• [Requirements] Nothing should be output except the lines from the one containing "hide_parts(name)" through the one containing "# Floor, light and camera", both ends included, each repeated exactly.

• [Available data]
───

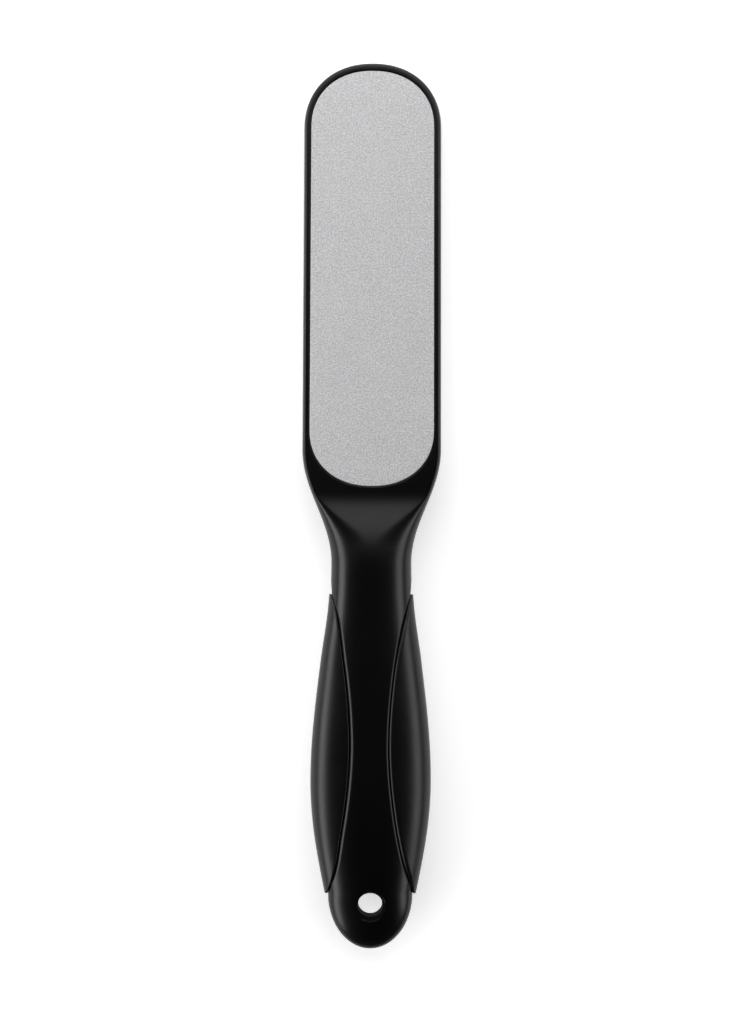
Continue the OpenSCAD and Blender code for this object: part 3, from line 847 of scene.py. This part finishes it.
grit = {
    "front_plate": {"side": 1, "grainSize": 0.5, "perSquareMm": 3.6, "seed": 3, "finish": fineFinish},
    "rear_plate": {"side": -1, "grainSize": 0.75, "perSquareMm": 1.7, "seed": 8, "finish": coarseFinish},
}
gritNodes = gritTree()
plates = {}
for name, kind in grit.items():
    blank = plateBlank(name + "_blank", kind["side"])
    runTree(blank, gritNodes, {"Grain Size": kind["grainSize"] * mm,
                               "Grains per Area": kind["perSquareMm"] / mm ** 2,
                               "Side": kind["side"], "Seed": kind["seed"], "Finish": kind["finish"]})
    plates[name] = finished(blank, name + "_grit", creaseAngle=20)
    print(name, "coated:", len(plates[name].data.polygons), "faces")

for name, piece in {**shells, **grips, **plates}.items():
    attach(piece, "root")
    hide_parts(name)
for name in ["front_adhesive", "rear_adhesive"]:
    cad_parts[name].data.materials.clear()
    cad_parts[name].data.materials.append(filmFinish)


# Floor, light and camera

room = {
    "floorSize": 4000,
    "contact": [[-79.1, -7.87], [124.9, -3.75]],   # y and z where the tool touches: belly and tip
    "floorColour": "#f9f9f9",
    "worldStrength": 0.01,
    "glow": 0.41,             # keeps the sweep white where the lamps leave it a little grey
}
camera = {
    "distance": 560,
    "mmPerPixel": 0.2886,
    "imageSize": [739, 1024],
    "middlePixel": [371.5, 506.6],     # where the middle of the tool falls in the photograph
    "lean": 0.195,                     # degrees that the tool's head leans to the right
    "sensor": 36,
    "clip": [0.01, 20],                # in metres
}


def floorPlane():
    (y0, z0), (y1, z1) = room["contact"]
    slope = (z1 - z0) / (y1 - y0)
    half = room["floorSize"] / 2
    corners = [(-half, -half), (half, -half), (half, half), (-half, half)]
    points = [[x, y, z0 + (y - y0) * slope] for x, y in corners]
    floor = meshPiece("floor", points, [[0, 1, 2, 3]])
    material, tree, shader = newMaterial("white sweep")
    shader.inputs["Base Color"].default_value = linear(room["floorColour"])
    shader.inputs["Roughness"].default_value = 0.9
    shader.inputs["Specular IOR Level"].default_value = 0.0
    paths = addNode(tree, "ShaderNodeLightPath").outputs
    seen = paths["Is Camera Ray"]
    for kind in ("Is Glossy Ray", "Is Transmission Ray"):
        seen = addNode(tree, "ShaderNodeMath", {0: seen, 1: paths[kind]}, operation="ADD")
    seen = addNode(tree, "ShaderNodeMath", {0: seen, 1: 1.0}, operation="MINIMUM")
    glow = addNode(tree, "ShaderNodeMath", {0: seen, 1: room["glow"]}, operation="MULTIPLY")
    shader.inputs["Emission Color"].default_value = (1, 1, 1, 1)
    tree.links.new(glow.outputs[0], shader.inputs["Emission Strength"])
    floor.data.materials.append(material)


# azimuth 0 is the head's side and 90 the right; every box faces the tool's middle
lamps = {
    "left box": {"azimuth": -98, "elevation": 23, "distance": 900, "width": 1600, "height": 320,
                 "power": 8.4},
    "right box": {"azimuth": 90, "elevation": 28, "distance": 900, "width": 1300, "height": 320,
                  "power": 4.4},
    "head box": {"azimuth": 0, "elevation": 46, "distance": 900, "width": 1700, "height": 760,
                 "power": 7.2},
    "head strip": {"azimuth": 0, "elevation": 26, "distance": 1000, "width": 1000, "height": 180,
                   "power": 2.3},
}


def softBox(name, azimuth, elevation, distance, width, height, power):
    lamp = bpy.data.lights.new(name, "AREA")
    lamp.shape = "RECTANGLE"
    lamp.size, lamp.size_y = width * mm, height * mm
    lamp.energy = power
    box = bpy.data.objects.new(name, lamp)
    flat = distance * cosDeg(elevation) * mm
    box.location = (flat * sinDeg(azimuth), flat * cosDeg(azimuth), distance * sinDeg(elevation) * mm)
    box.rotation_euler = (-box.location).to_track_quat("-Z", "Y").to_euler()
    bpy.context.scene.collection.objects.link(box)


floorPlane()
for name, box in lamps.items():
    softBox(name, **box)

world = bpy.data.worlds.new("studio")
bpy.context.scene.world = world
world.use_nodes = True
world.node_tree.nodes["Background"].inputs["Color"].default_value = (1, 1, 1, 1)
world.node_tree.nodes["Background"].inputs["Strength"].default_value = room["worldStrength"]


def photoCamera():
    data = bpy.data.cameras.new("camera")
    eye = bpy.data.objects.new("camera", data)
    tall = camera["imageSize"][1] * camera["mmPerPixel"]
    data.sensor_width = camera["sensor"]
    data.lens = camera["sensor"] * camera["distance"] / tall
    data.clip_start, data.clip_end = camera["clip"]
    offset = [camera["imageSize"][i] / 2 - camera["middlePixel"][i] for i in (0, 1)]
    eye.location = (offset[0] * camera["mmPerPixel"] * mm, -offset[1] * camera["mmPerPixel"] * mm,
                    camera["distance"] * mm)
    eye.rotation_euler = (0, 0, math.radians(camera["lean"]))
    bpy.context.scene.collection.objects.link(eye)
    bpy.context.scene.camera = eye


photoCamera()
bpy.context.scene.view_settings.view_transform = "Standard"
print("room, lamps and camera set")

───

• [Complete response]
    hide_parts(name)
for name in ["front_adhesive", "rear_adhesive"]:
    cad_parts[name].data.materials.clear()
    cad_parts[name].data.materials.append(filmFinish)


# Floor, light and camera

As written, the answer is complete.